+++ PROVIDED DATA
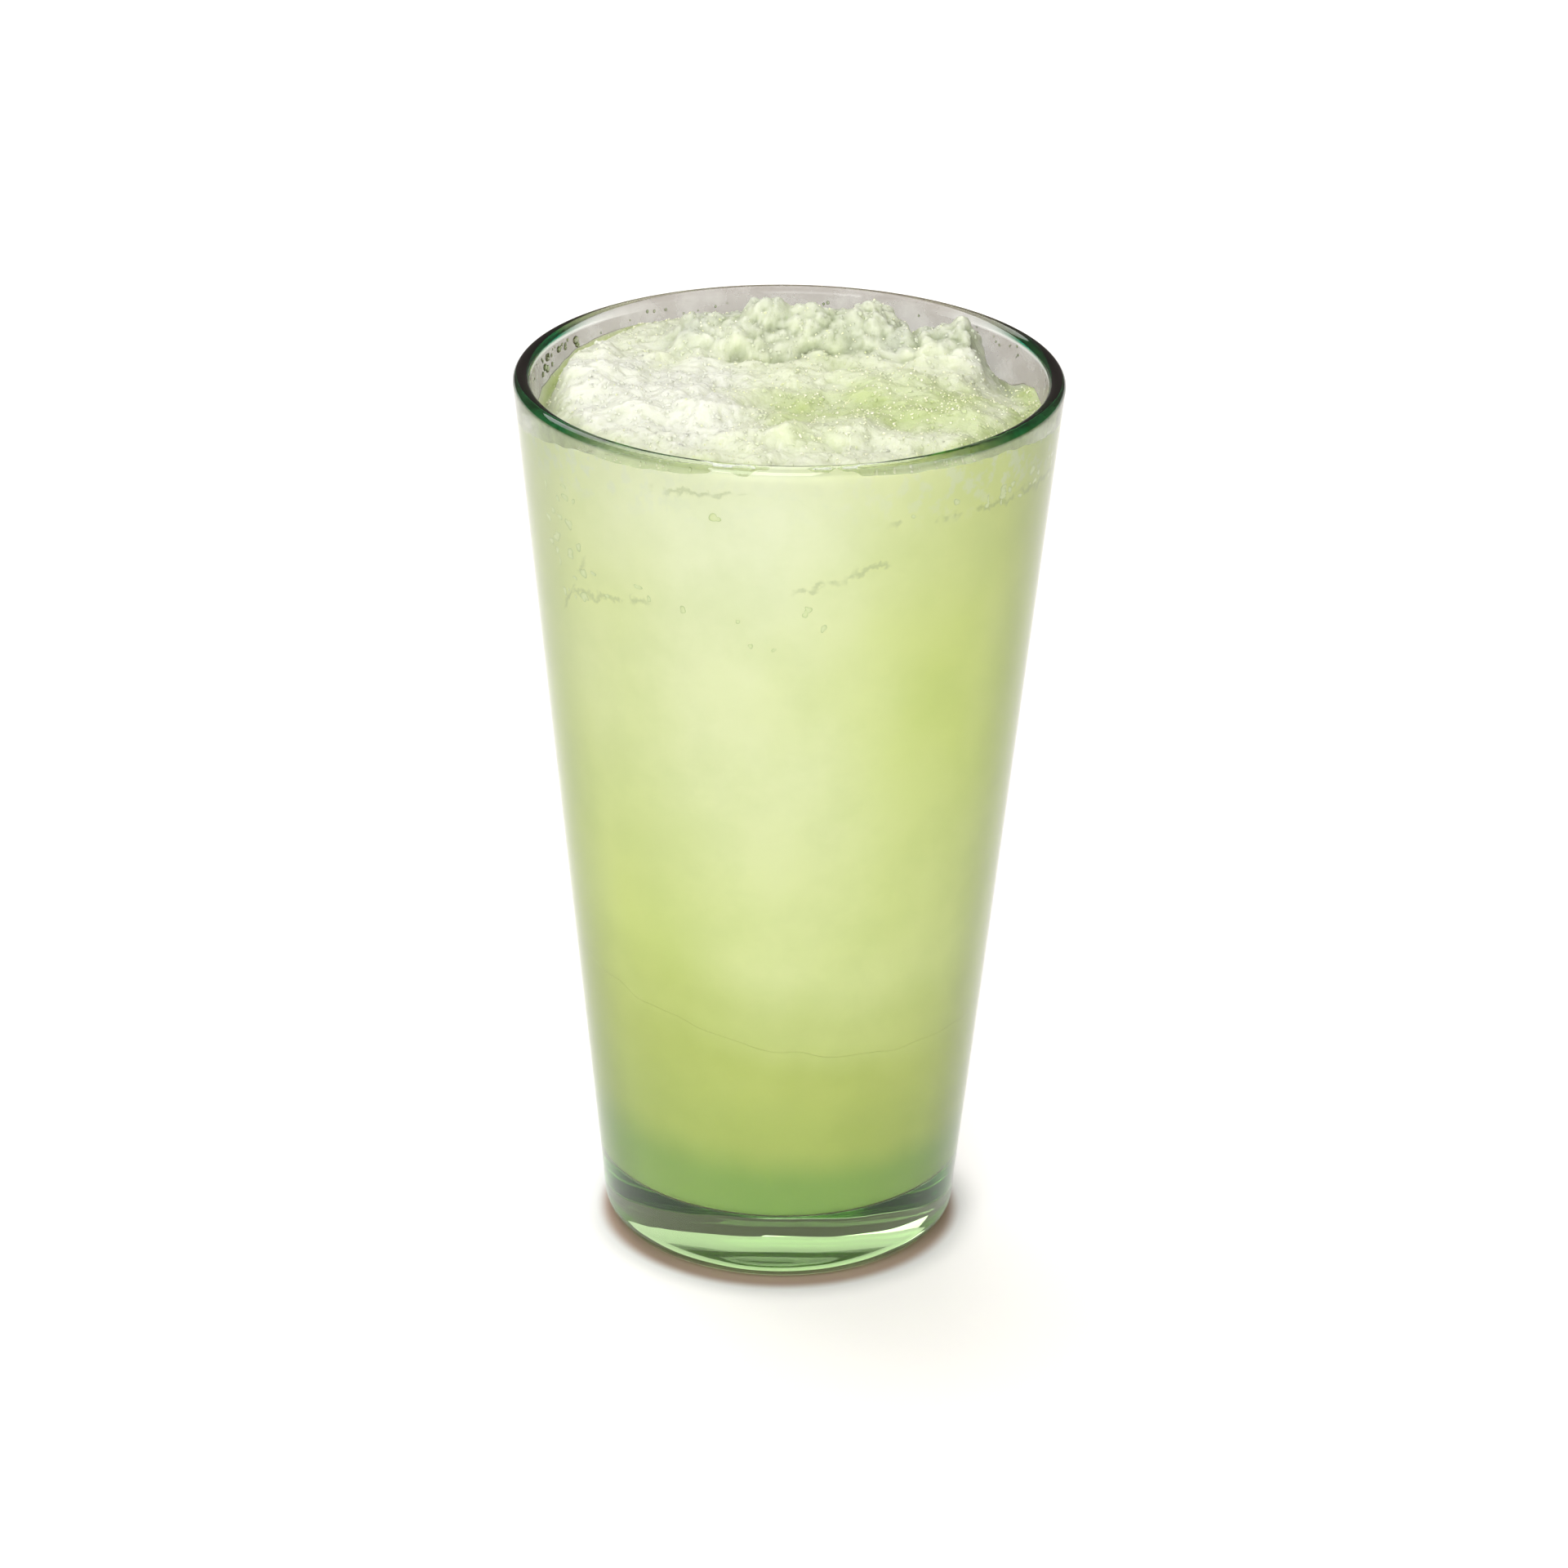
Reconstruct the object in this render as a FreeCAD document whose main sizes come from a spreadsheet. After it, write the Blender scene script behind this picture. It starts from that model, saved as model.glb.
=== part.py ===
"""Lemon slush in a tall tapered tumbler, in millimetres.

Frame: +Z up, origin on the table at the middle of the foot, and -Y is the front.
Three separate pieces, one solid and one file each:

glass   the pressed tumbler: thick base with a shallow dome under it, straight taper, rounded lip
slush   the packed ice, from its sunken underside to the uneven heap at the mouth
melt    the liquid that has drained to the bottom of the glass, under the ice
"""

import FreeCAD
import Part
import math
import os

import Sketcher

# Driving dimensions. The wall's taper is the straight line from foot_radius at the table
# to rim_radius at the top, before the heel and the lip are rounded.
DIMENSIONS = {
    "total_height": 150.0,
    "rim_radius": 44.6,
    "foot_radius": 29.0,
    "rim_wall": 2.75,
    "floor_wall": 5.0,
    "floor_level": 11.5,
    "floor_fillet": 2.0,
    "heel_fillet": 4.7,
    "lip_fillet": 1.3,
    "dome_radius": 20.0,
    "dome_depth": 2.0,
    "headroom": 12.0,
    "melt_level": 44.0,
    "melt_tilt": -0.18,
    "melt_bow": 0.0035,
    "heap_level": 147.2,
    "heap_crown": 1.6,
    "shoulder_width": 6.0,
    "ripple_height": 0.3,
    "ripple_length": 9.0,
}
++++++
= SET PROBLEM =
Return nothing but the lines from the start of the listing above through the line containing "tumbler, in millimetres.", exactly as given.

= SOLUTION TO THIS TASK =
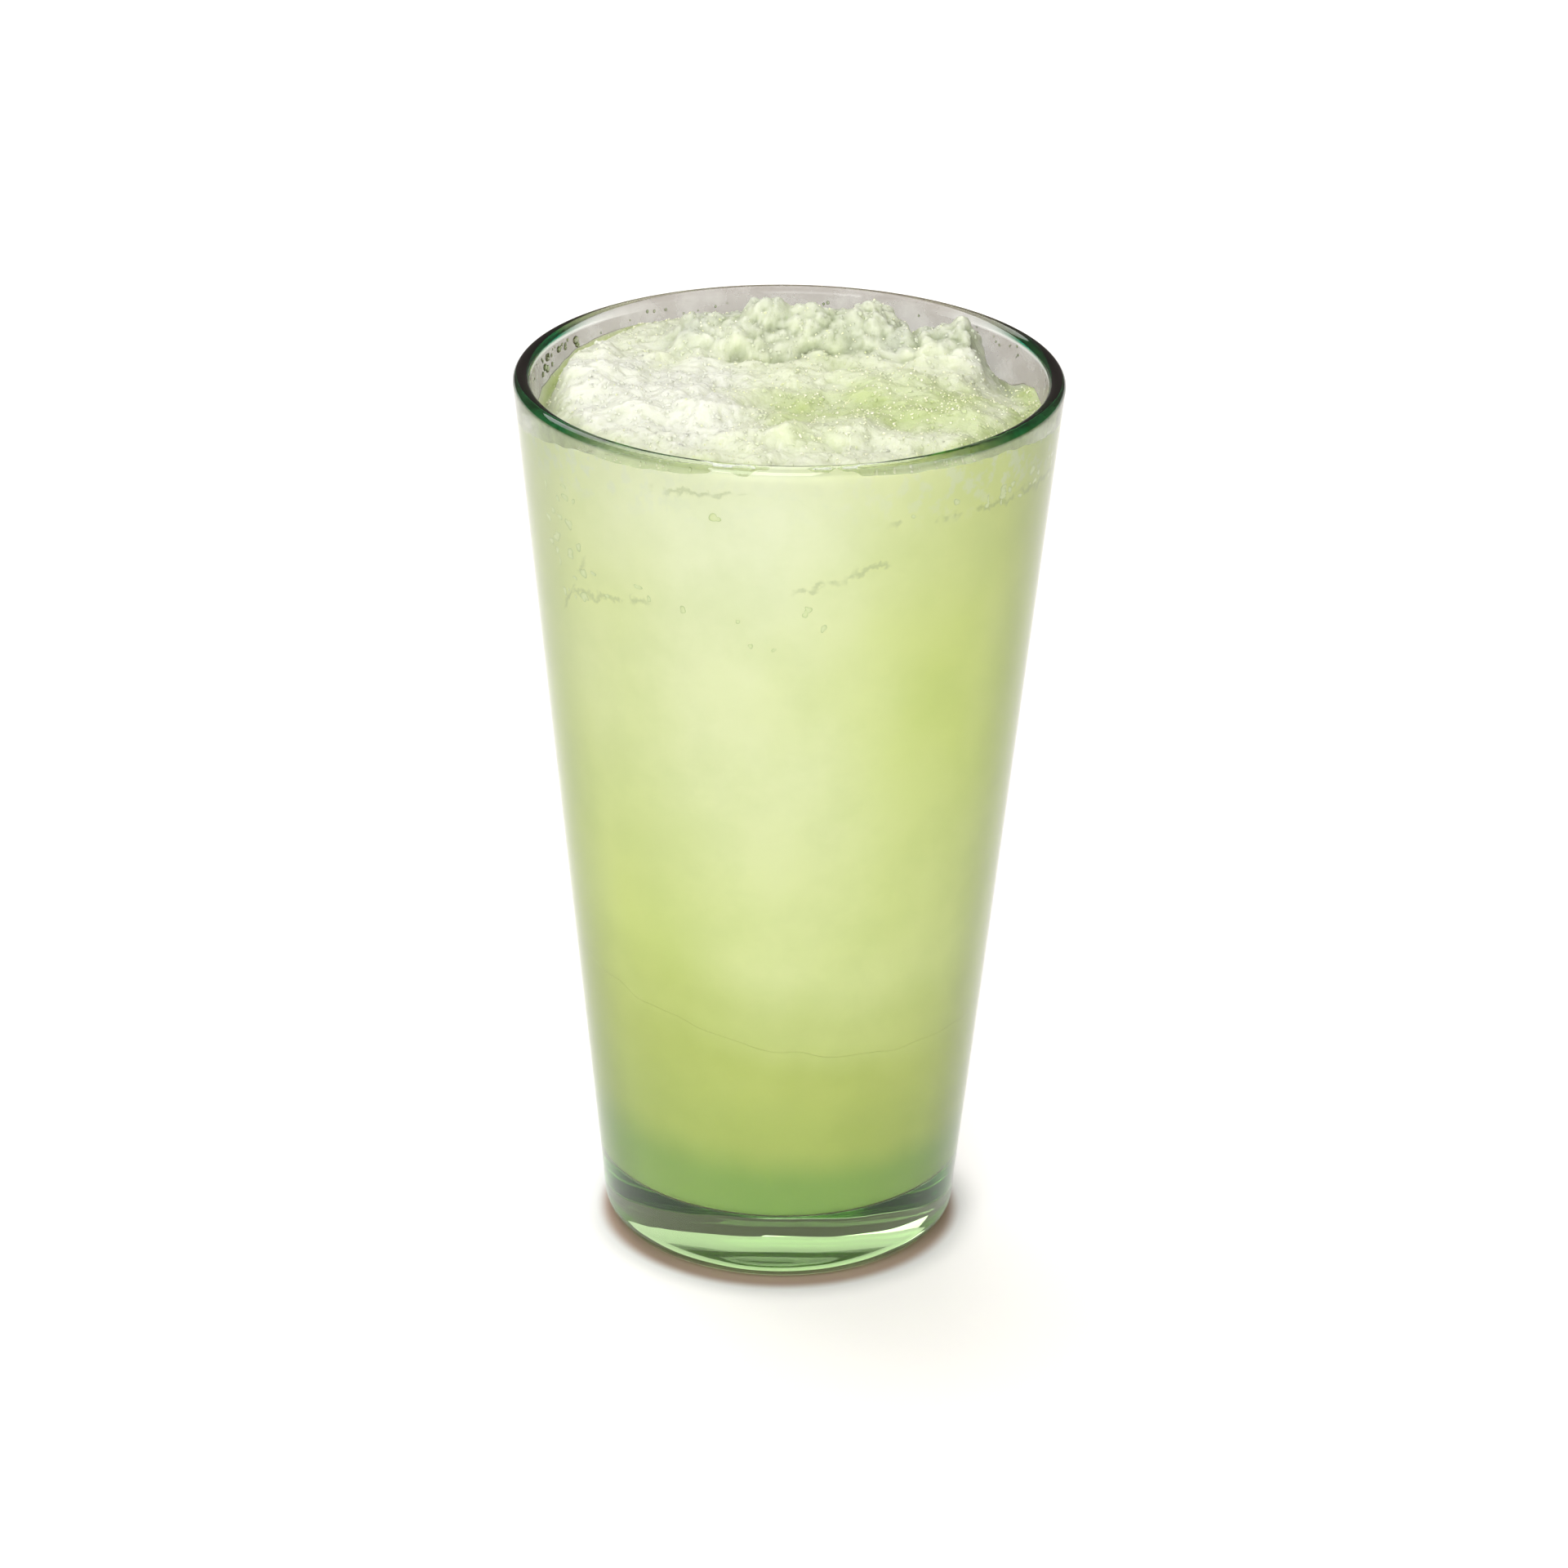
Reconstruct the object in this render as a FreeCAD document whose main sizes come from a spreadsheet. After it, write the Blender scene script behind this picture. It starts from that model, saved as model.glb.
=== part.py ===
"""Lemon slush in a tall tapered tumbler, in millimetres.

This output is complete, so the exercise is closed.